Jenna Dickstein, a liberal studies sophomore, took time to plant a flag. She was born a month after 9/11, however, she has cousins who lived in New York and her dad was traveling that day and was stuck in North Carolina when flights shut down.

“Every 9/11 I really feel compelled to make sure everyone is aware of how tragic that day was and how many lives we really did lose,” Dickstein said.

She said she would encourage other students to watch documentaries if they need to inform themselves about the event.

“It is such a monumental date in our history, and I don't want it to ever be forgotten,” Dickstein said.

Dr. Chris McHorney, chair of the department of history and government, said that even as years go by, it is important to remember the attacks because their effects are still being felt.

“Families and friends continue to mourn those senseless deaths,” McHorney said.

“In addition, our lives changed dramatically, with the consequences ranging from increased inconveniences when traveling, to the invasions of Afghanistan in 2001 and Iraq in 2003. The military has paid a heavy price in both wars, with thousands making the ultimate sacrifice and countless more returning home with significant visible and unseen injuries,” McHorney said.

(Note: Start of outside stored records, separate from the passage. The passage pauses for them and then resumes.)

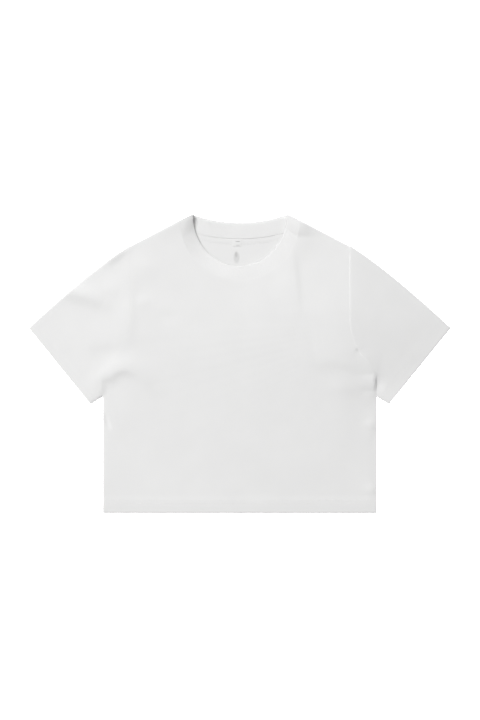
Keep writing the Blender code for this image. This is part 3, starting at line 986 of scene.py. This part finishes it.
# %% A stitch tree with named inputs
def make_stitch_tree():
    tree = bpy.data.node_groups.new("row of stitches", "GeometryNodeTree")
    face = tree.interface
    face.new_socket("Geometry", in_out="INPUT", socket_type="NodeSocketGeometry")
    for label, value in (("Pitch", 0.0029), ("Stitch Length", 0.0023), ("Thread Radius", 0.0002)):
        face.new_socket(label, in_out="INPUT", socket_type="NodeSocketFloat").default_value = value
    face.new_socket("Thread", in_out="INPUT", socket_type="NodeSocketMaterial")
    face.new_socket("Geometry", in_out="OUTPUT", socket_type="NodeSocketGeometry")
    nodes, links = tree.nodes, tree.links
    given, result = nodes.new("NodeGroupInput"), nodes.new("NodeGroupOutput")
    curve = nodes.new("GeometryNodeMeshToCurve")
    spots = nodes.new("GeometryNodeCurveToPoints")
    spots.mode = "LENGTH"
    aim = nodes.new("FunctionNodeAlignRotationToVector")
    aim.axis = "Z"
    bead = nodes.new("GeometryNodeMeshUVSphere")
    set_inputs(bead, Segments=6, Rings=4, Radius=1.0)
    half = nodes.new("ShaderNodeMath")
    half.operation = "MULTIPLY"
    half.inputs[1].default_value = 0.5
    size = nodes.new("ShaderNodeCombineXYZ")
    place = nodes.new("GeometryNodeInstanceOnPoints")
    real = nodes.new("GeometryNodeRealizeInstances")
    thread = nodes.new("GeometryNodeSetMaterial")
    for source, giving, target, taking in (
        (given, "Geometry", curve, 0),
        (curve, 0, spots, "Curve"),
        (given, "Pitch", spots, "Length"),
        (spots, "Tangent", aim, "Vector"),
        (given, "Stitch Length", half, 0),
        (given, "Thread Radius", size, "X"),
        (given, "Thread Radius", size, "Y"),
        (half, 0, size, "Z"),
        (spots, "Points", place, "Points"),
        (bead, "Mesh", place, "Instance"),
        (aim, "Rotation", place, "Rotation"),
        (size, "Vector", place, "Scale"),
        (place, 0, real, 0),
        (real, 0, thread, "Geometry"),
        (given, "Thread", thread, "Material"),
    ):
        links.new(source.outputs[giving], target.inputs[taking])
    links.new(thread.outputs[0], result.inputs[0])
    return tree


STITCHES = make_stitch_tree()


def sew(name, lines, sizes):
    """Rows of stitches along lines of points, as one plain mesh."""
    points = np.concatenate(lines)
    edges, start = [], 0
    for line in lines:
        edges += [(start + i, start + i + 1) for i in range(len(line) - 1)]
        start += len(line)
    data = bpy.data.meshes.new(name)
    data.from_pydata(points.tolist(), edges, [])
    row = bpy.data.objects.new(name, data)
    bpy.context.scene.collection.objects.link(row)
    nodes = row.modifiers.new("stitches", "NODES")
    nodes.node_group = STITCHES
    inputs = [item for item in STITCHES.interface.items_tree if item.in_out == "INPUT"]
    sockets = {item.name: item.identifier for item in inputs}
    for label, value in {"Thread": THREAD, **sizes}.items():
        nodes[sockets[label]] = value
    finish_mesh(row, sharp=None)
    return row


# %% Where the rows of stitches run
def laid_on(piece, plan, above=0.00004, from_below=False):
    """Points on a piece's surface over or under the points of a plan."""
    shape = BVHTree.FromObject(piece, bpy.context.evaluated_depsgraph_get())
    start, way = (-0.01, 1.0) if from_below else (0.05, -1.0)
    points = []
    for x, y in plan:
        place = shape.ray_cast(Vector((x, y, start)), Vector((0, 0, way)))[0]
        if place is not None:
            points.append((x, y, place.z - way * above))
    return np.array(points)


def hem_rows(piece, from_below=False):
    across = np.linspace(-CHEST + 0.003, CHEST - 0.003, 200)
    rows = [np.column_stack([across, np.full(len(across), HEM_Y + needle)]) for needle in NEEDLES]
    return [laid_on(piece, plan, 0.0 if from_below else 0.00004, from_below) for plan in rows]


def cuff_rows(piece, side):
    rows = []
    for needle in NEEDLES:
        start, end = CUFF_TOP - SLEEVE_AXIS * needle, CUFF_LOW - SLEEVE_AXIS * needle
        plan = straight(start, end, np.linspace(0.01, 0.97, 80)) * np.array([side, 1])
        rows += [laid_on(piece, plan), laid_on(piece, plan, 0.0, True)]
    return rows


def tape_rows():
    angles = np.linspace(-1, 1, 160) * math.radians(75)
    return [laid_on(tape, back_arc(angles, TAPE_AWAY + needle)) for needle in TAPE_NEEDLES]


FINE_THREAD = {"Thread Radius": 0.00013}
TAPE_STITCH = {"Pitch": 0.0026, "Stitch Length": 0.0021, "Thread Radius": 0.0001}
SEAMS = {
    # name, its rows, sizes that differ from the group's own
    "stitches_front_hem": (hem_rows(front), {}),
    "stitches_back_hem": (hem_rows(back, True), {}),
    "stitches_right_cuff": (cuff_rows(sleeve_right, 1), FINE_THREAD),
    "stitches_left_cuff": (cuff_rows(sleeve_left, -1), FINE_THREAD),
    "stitches_tape": (tape_rows(), TAPE_STITCH),
}
seams = {label: sew(label, lines, sizes) for label, (lines, sizes) in SEAMS.items()}
for label, row in seams.items():
    print(label, triangles(row), "triangles")

# %% [markdown]
# ## Floor, light and camera
#
# The shirt lies on a plain white floor. White cloth on white needs light from one side, low enough to draw
# the creases, and a soft fill from all round so that nothing goes grey. The camera looks straight down.

# %% Floor
floor_size = 60.0
floor_data = bpy.data.meshes.new("floor")
corner = floor_size / 2
floor_data.from_pydata(
    [(x * corner, y * corner, -0.0003) for x, y in ((-1, -1), (1, -1), (1, 1), (-1, 1))],
    [],
    [(0, 1, 2, 3)],
)
floor = bpy.data.objects.new("floor", floor_data)
bpy.context.scene.collection.objects.link(floor)
floor_paint = bpy.data.materials.new("white floor")
floor_paint.use_nodes = True
floor_shader = floor_paint.node_tree.nodes["Principled BSDF"]
set_inputs(floor_shader, Base_Color=(0.95, 0.95, 0.95, 1), Roughness=1.0, Specular_IOR_Level=0.0)
set_inputs(floor_shader, Emission_Color=(1, 1, 1, 1), Emission_Strength=2.6)
floor_data.materials.append(floor_paint)

# %% Light
world = bpy.data.worlds.new("studio")
bpy.context.scene.world = world
world.use_nodes = True
set_inputs(world.node_tree.nodes["Background"], Color=(1, 1, 1, 1), Strength=0.36)


def area_light(name, place, aim, size, power):
    data = bpy.data.lights.new(name, "AREA")
    data.shape = "DISK"
    data.size = size
    data.energy = power
    light = bpy.data.objects.new(name, data)
    light.location = place
    light.rotation_euler = (Vector(aim) - Vector(place)).to_track_quat("-Z", "Y").to_euler()
    bpy.context.scene.collection.objects.link(light)
    return light


area_light("key", (-6.75, 7.9, 6.0), (0.0, 0.0, 0.0), 6.5, 1742.0)

# %% Camera
CAMERA_HEIGHT = 3.0
VIEW_HEIGHT = 1.2614  # of the floor, along the picture's long side
SENSOR = 36.0
lens = bpy.data.cameras.new("camera")
lens.sensor_width = SENSOR
lens.lens = SENSOR * (CAMERA_HEIGHT - FRONT_MID) / VIEW_HEIGHT
camera = bpy.data.objects.new("camera", lens)
camera.location = (0.0004, 0.0053, CAMERA_HEIGHT)
bpy.context.scene.collection.objects.link(camera)
bpy.context.scene.camera = camera
bpy.context.scene.view_settings.view_transform = "Standard"
print(f"lens {lens.lens:.1f} mm")

# %% [markdown]
# ## What each piece is
#
# Each piece is hung on the frame's root, and the solid that it stands for is hidden. The table also lists
# what each is made of, the size that it was cut to and what it rests on. Areas are the flat cut's, with the
# turned-up hems.

CUTS = (
    # piece, node, slot, width and length of the cut, its area, what it rests on
    (front, "front_body", "jersey", (0.480, 0.550), 0.216, ["back"]),
    (back, "back_body", "jersey", (0.480, 0.550), 0.228, []),
    (sleeve_right, "sleeve_right", "jersey", (0.480, 0.230), 0.061, ["back"]),
    (sleeve_left, "sleeve_left", "jersey", (0.480, 0.230), 0.061, ["back"]),
    (neckband, "neck_rib", "rib", (0.520, 0.050), 0.026, ["back"]),
    (tape, "neck_tape", "tape", (0.240, 0.010), 0.0023, ["back"]),
    (tab, "size_tab", "label", (0.015, 0.026), 0.00038, ["neck_tape_strip"]),
)
for piece, node, slot, flat, area, rests_on in CUTS:
    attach(piece, "root")
    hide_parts(node)
for label, row in seams.items():
    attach(row, "root")
print(len(CUTS), "pieces of cloth and", len(seams), "rows of stitches")
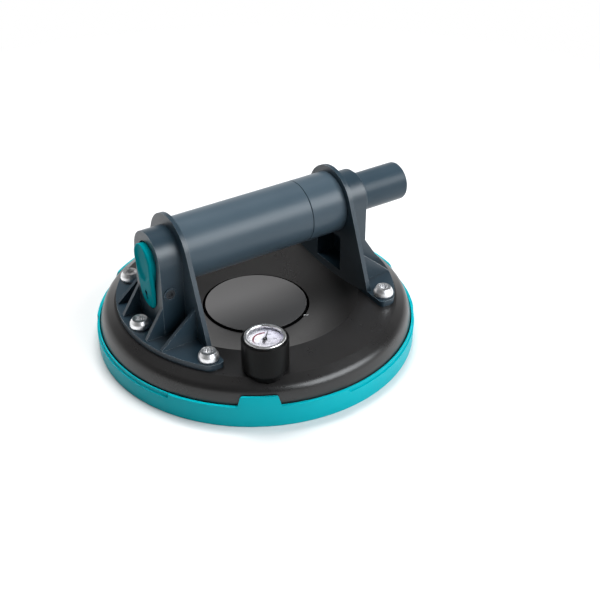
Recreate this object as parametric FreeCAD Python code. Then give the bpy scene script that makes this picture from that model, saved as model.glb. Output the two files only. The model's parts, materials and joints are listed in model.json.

Damian De Casas, a biology senior, remembers his elementary teacher turning on the TV and his parents trying to explain it when he got home from school. He stopped to plant a flag to remember 9/11 and the soldiers recently killed in Afghanistan.

“My hope and prayer for this country is that things can get better and God can provide,” De Casas said.

His faith helps him see how God can work through difficult times, he said.

“The amount of people who showed up in church after 9/11—people were seeking answers to questions about life, loss, everything. So, through faith, I think it's important to remember that God is trying to bring people closer,” De Casas said.